We’ve Done This Before

As someone who has been teaching for almost 20 years, I periodically have the experience of stumbling on old course materials and thinking, “Dang, this was a ton of work. And not half bad. Why am I not still using it??”
I had that feeling again last week. With each new announcement of campus closure and a further day of remote learning, I began thinking back to 2020 and all the work we did to pivot online in the space of a week. It took a while to hunt some of that material down (we had placed much of it on a centralized website that wasn’t maintained by the CAT), but once we found it, I was surprised by how well it held up and how relevant it was to our current situation.
So even though we weren’t sure what was coming this weekend, we spent some time at the end of last week reconstituting our keepteaching.wfu.edu website, and it is now live, just in time for the announcement of yet another day of emergency remote learning tomorrow.

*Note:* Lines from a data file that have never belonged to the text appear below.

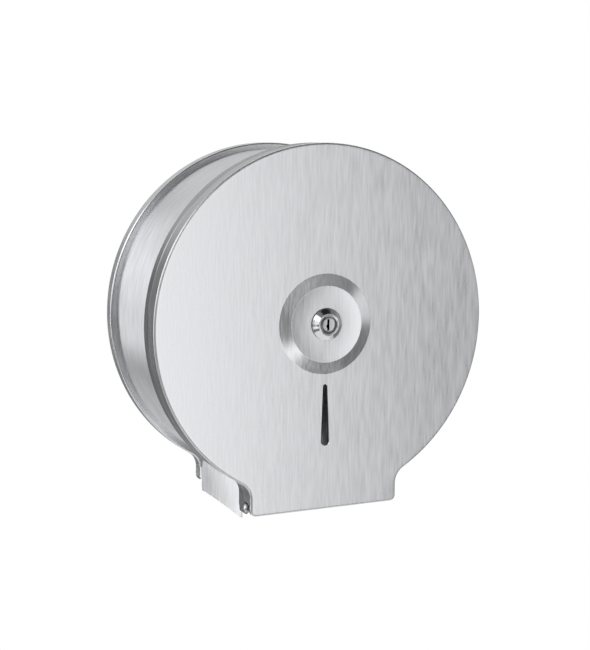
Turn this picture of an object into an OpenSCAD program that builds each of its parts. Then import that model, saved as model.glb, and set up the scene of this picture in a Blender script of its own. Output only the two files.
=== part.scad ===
// Jumbo toilet roll dispenser in brushed stainless sheet: a round drum on a wall pan, closed by a
// flat front cover that is hinged at its foot and locked to the end of the roll spindle.
// Every sheet is drawn facing up: x to the right, y up the wall and z out from the wall. The if
// lines at the end stand the whole up, so that the wall is the plane y = 0 and the front faces -y.

/* [Cover] */
// Diameter of the round cover
cover_d = 270; // [256:1:300]
// Wall to the flat face of the cover
body_depth = 118; // [110:1:128]
// Thickness of the steel sheet
sheet_t = 1; // [0.8:0.1:1.2]
// Width of the cover's turned-back edge
cover_edge_w = 13.7; // [12.8:0.1:15]
// Outer radius of the sheet bends
bend_r = 1.6; // [1.4:0.1:2.4]
// Width of the foot at the bottom
foot_w = 122; // [110:1:130]
// How far the foot reaches below the round part
foot_drop = 7.5; // [6:0.5:12]
// Hollow radius where the round part meets the foot
foot_fillet_r = 14; // [9:0.5:18]
// Radius of the foot's two lower corners
foot_corner_r = 4.5; // [4:0.1:6]

/* [Boss and level slot] */
// Diameter of the raised boss at its base
boss_d = 76; // [70:1:84]
// Diameter of the boss's flat top
boss_top_d = 58; // [50:1:64]
// Height of the boss
boss_h = 2.5; // [2:0.1:3.5]
// Cover centre to the top of the level slot
slot_start = 46; // [44:1:55]
// Length of the level slot
slot_len = 47; // [38:1:52]
// Width of the level slot at its top end
slot_top_w = 3.4; // [2:0.1:5]
// Width of the level slot at its lower end
slot_low_w = 6.8; // [5.2:0.1:9]

/* [Drum and rims] */
// How far the drum wall lies inside the edge of the cover
rim_step = 5.4; // [4:0.1:7]
// Height of the back pan's rim
pan_rim_h = 11.5; // [9:0.5:14]
// How much wider than the cover's foot the pan's foot is, on each side
pan_foot_out = 1; // [0.5:0.1:2]
// How far the pan's foot stops above the cover's foot
pan_foot_up = 2.5; // [1:0.5:4]
// Height of the low rim beside the pan's foot
pan_foot_rim_h = 8; // [6:0.5:9]
// Width of the front rim, which the cover closes on
front_rim_w = 10; // [8:0.5:11]
// Width of the welding flange that turns in behind the drum wall
weld_flange_w = 9; // [6:0.5:12]

/* [Throat] */
// Reach of the tear edge below the cover's foot, at the wall end
tear_rear = 4.8; // [2:0.1:6]
// Reach of the tear edge below the cover's foot, half way out
tear_mid = 3.3; // [1:0.1:5]
// Reach of the tear edge below the cover's foot, at the front tip
tear_front = 6.3; // [4:0.1:7]
// Spacing of the fine teeth
tooth_pitch = 1.5; // [1.2:0.1:3]
// Height of the fine teeth
tooth_h = 0.7; // [0.4:0.1:1]
// Wall to the rear edge of the tear plates
tear_start = 9.5; // [9:0.5:12]
// How far the tear plates run on inside the front rim
tear_into_rim = 2; // [2:0.5:5]

/* [Cover hinge] */
// Hinge axis behind the face of the cover
pivot_back = 11; // [10.5:0.1:12]
// Hinge axis above the lower edge of the cover
pivot_up = 4.5; // [4.2:0.1:5]
// Radius of the hinge lug's round end
lug_r = 4.4; // [4:0.1:4.6]
// Diameter of the hinge rivets
hinge_rivet_d = 4; // [3:0.1:4.4]
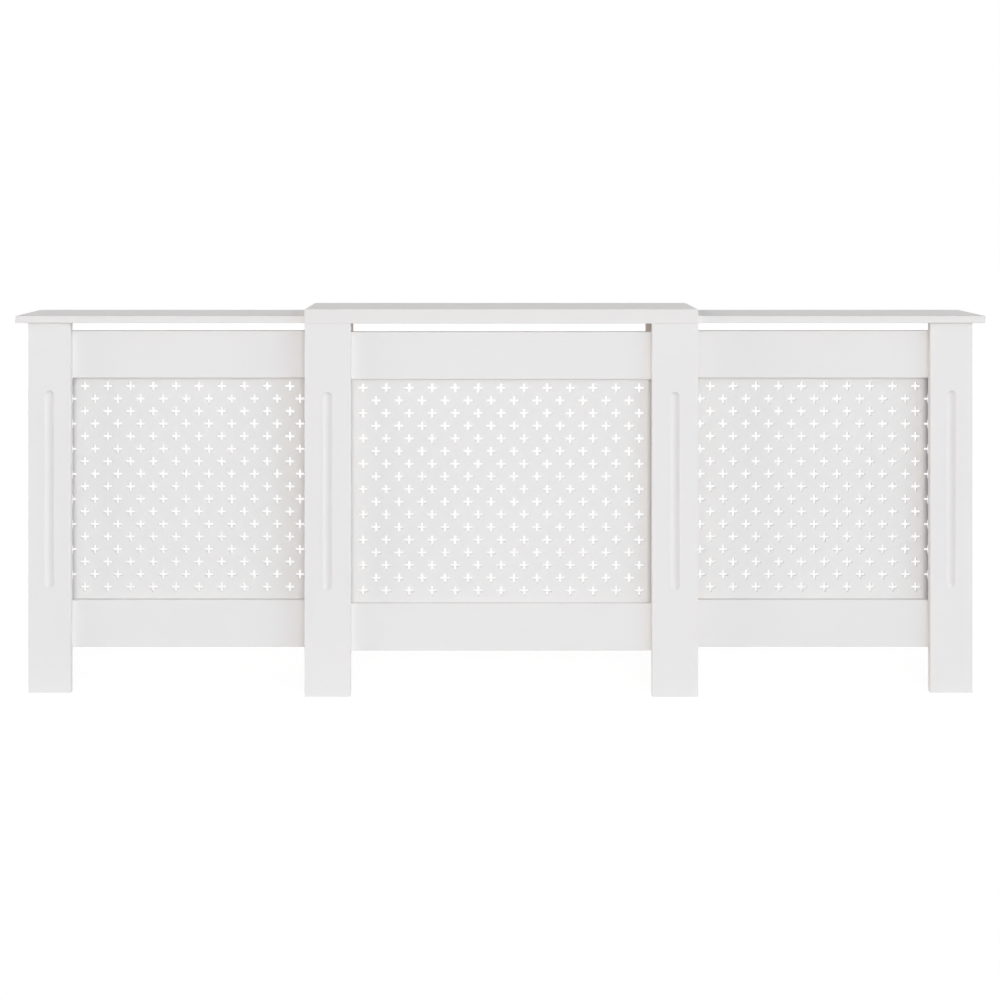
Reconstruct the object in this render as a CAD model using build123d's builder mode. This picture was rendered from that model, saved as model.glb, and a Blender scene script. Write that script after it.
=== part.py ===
from build123d import *
import os

# Extending radiator cover in painted board. The centre unit stands on two wide front legs.
# A side unit slides out from under its top board at each end, as far as the wall needs.
#
# The origin is on the floor, in the middle of the centre unit's width and of the depth.
# X runs along the wall, +Y points to the wall and +Z points up. All sizes are in mm.

os.makedirs("parts", exist_ok=True)

# ---------------------------------------------------------------- overall sizes
cover_height = 815.0
cover_depth = 190.0
centre_width = 828.0
unit_length = 700.0  # a side unit, from its outer end to its inner end
left_reach = 614.0  # how far the left unit's end stands out of the centre unit
right_reach = 610.5  # the same on the right

# ---------------------------------------------------------------- boards
board_thickness = 15.0
grille_thickness = 5.0
arris = 1.0  # rounding of the painted edges

# ---------------------------------------------------------------- top boards
lip_height = 15.0  # strip under the centre board's front edge
lip_gap = 2.0  # between the back of the lip and a side board
slide_clearance = 0.5  # between a side board and the centre board over it
front_overhang = 8.0  # side board past the side leg, at the front
end_overhang = 25.0  # side board past the side leg, at the end

# ---------------------------------------------------------------- legs and rails
centre_leg_width = 97.0
side_leg_width = 90.0
rail_height = 100.0
top_gap = 19.0  # warm air slot between the top rails and the centre lip
foot_gap = 92.5  # cool air gap under the bottom rails
rail_inset = 10.0  # from a centre leg's outer edge to the end of the rails behind it
brace_height = 60.0

# ---------------------------------------------------------------- grooves in the front legs
groove_width = 20.0
groove_depth = 5.0
groove_length = 418.0
groove_base = 223.0  # height of the groove's lower end

# ---------------------------------------------------------------- crosses in the grilles
cross_length = 20.0
cross_arm = 5.0
column_pitch = 48.8
row_pitch = 26.87
row_stagger = 27.3  # sideways shift of every second row
first_row_drop = 19.9  # from the underside of the top rail to the first row
first_cross = 136.6  # from a side unit's outer end to its first full column
grille_lap = 20.0  # how far a grille reaches over the back of each rail
grille_edge = 10.0  # least material left past the last column

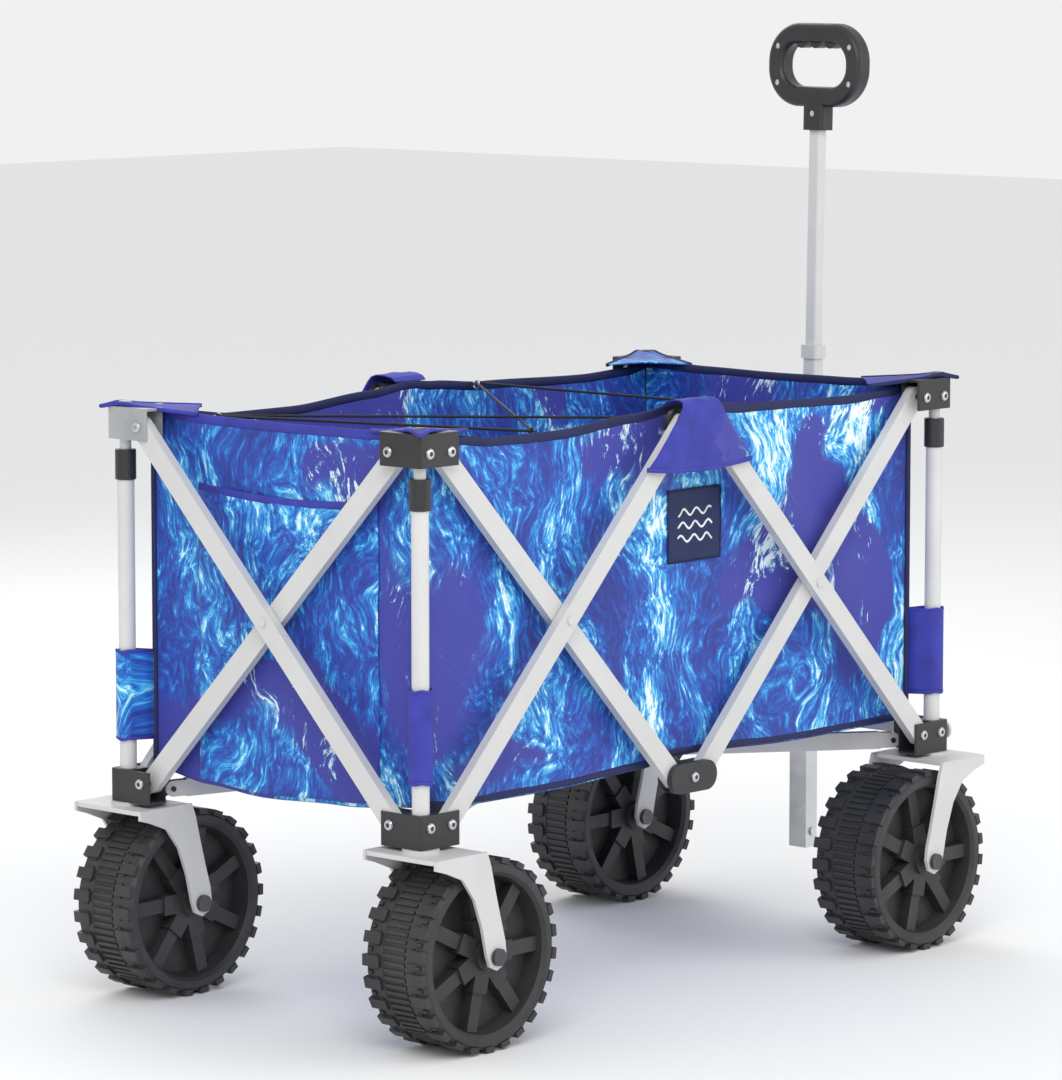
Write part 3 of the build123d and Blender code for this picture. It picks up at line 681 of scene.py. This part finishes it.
TV, TF = tread()
for cname, (sx, sy) in {"rear_left": (-1, 1), "rear_right": (-1, -1), "front_right": (1, -1), "front_left": (1, 1)}.items():
    c = P(sx * (L / 2 - 61), sy * W / 2, 106)
    o = obj("tread_detail_" + cname, [v + c for v in TV], TF, TYRE, smooth=False)
    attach(o, "wheel_" + cname)

# ---------------------------------------------------------------- stage, light, camera
fl = obj("stage_floor", [Vector((-14, -14, -0.0004)), Vector((14, -14, -0.0004)), Vector((14, 14, -0.0004)), Vector((-14, 14, -0.0004))], [(0, 1, 2, 3)], PAINT, smooth=False)
fm = Mat("stage_white")
fm.set(Base_Color=(0.86, 0.865, 0.87, 1), Roughness=0.9)
fl.data.materials.clear()
fl.data.materials.append(fm.m)

w = bpy.data.worlds.new("studio")
bpy.context.scene.world = w
w.use_nodes = True
w.node_tree.nodes["Background"].inputs["Color"].default_value = (1.0, 1.0, 1.0, 1)
w.node_tree.nodes["Background"].inputs["Strength"].default_value = 0.88


def area(name, loc, target, size, power):
    d = bpy.data.lights.new(name, "AREA")
    d.size = size
    d.energy = power
    o = bpy.data.objects.new(name, d)
    o.location = loc
    o.rotation_euler = (Vector(target) - Vector(loc)).to_track_quat("-Z", "Y").to_euler()
    bpy.context.scene.collection.objects.link(o)
    return o


area("key", (-2.6, -2.2, 2.9), (0, 0, 0.4), 2.2, 62)
area("fill", (1.8, -3.0, 1.6), (0, 0, 0.4), 2.4, 22)
area("back", (1.5, 2.6, 2.6), (0, 0, 0.5), 2.0, 30)

az, el = math.radians(47.7208), math.radians(6.98834)
d = Vector((-math.cos(el) * math.sin(az), -math.cos(el) * math.cos(az), math.sin(el)))
T = P(173.844 - L / 2, -W / 2, 277.263 + 262)
cam = bpy.data.cameras.new("camera")
cam.sensor_width = 36.0
cam.lens = 5290.55 * 36.0 / 1080.0
cam.clip_end = 100
co = bpy.data.objects.new("camera", cam)
co.location = T + d * 5.70768
co.rotation_euler = (-d).to_track_quat("-Z", "Y").to_euler()
bpy.context.scene.collection.objects.link(co)
bpy.context.scene.camera = co
bpy.context.scene.view_settings.view_transform = "Standard"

On this site you’ll find broad guidance for how to think about what it means to pivot your courses in an emergency, practical strategies for teaching remotely, links to campus resources, and—my favorite feature—a curated list of evergreen blog posts and advice columns from the spring of 2020.
Of course, artificial intelligence was not on our mind at the time much of this was written (one disruption at a time, thank you very much!), and it does make some of the advice more complicated. But for the most part, for only a week or two of remote learning, it still holds up relatively well.
I encourage you to take a look, even if you’re relatively confident about your plan for tomorrow. At the very least, it’s a good reminder of how much work we all did and how hard we all were thinking about our teaching back then. And we can take comfort knowing that, this time, there is less uncertainty about the future. We know the sun will eventually come out, the ice will melt, and we’ll all be together again.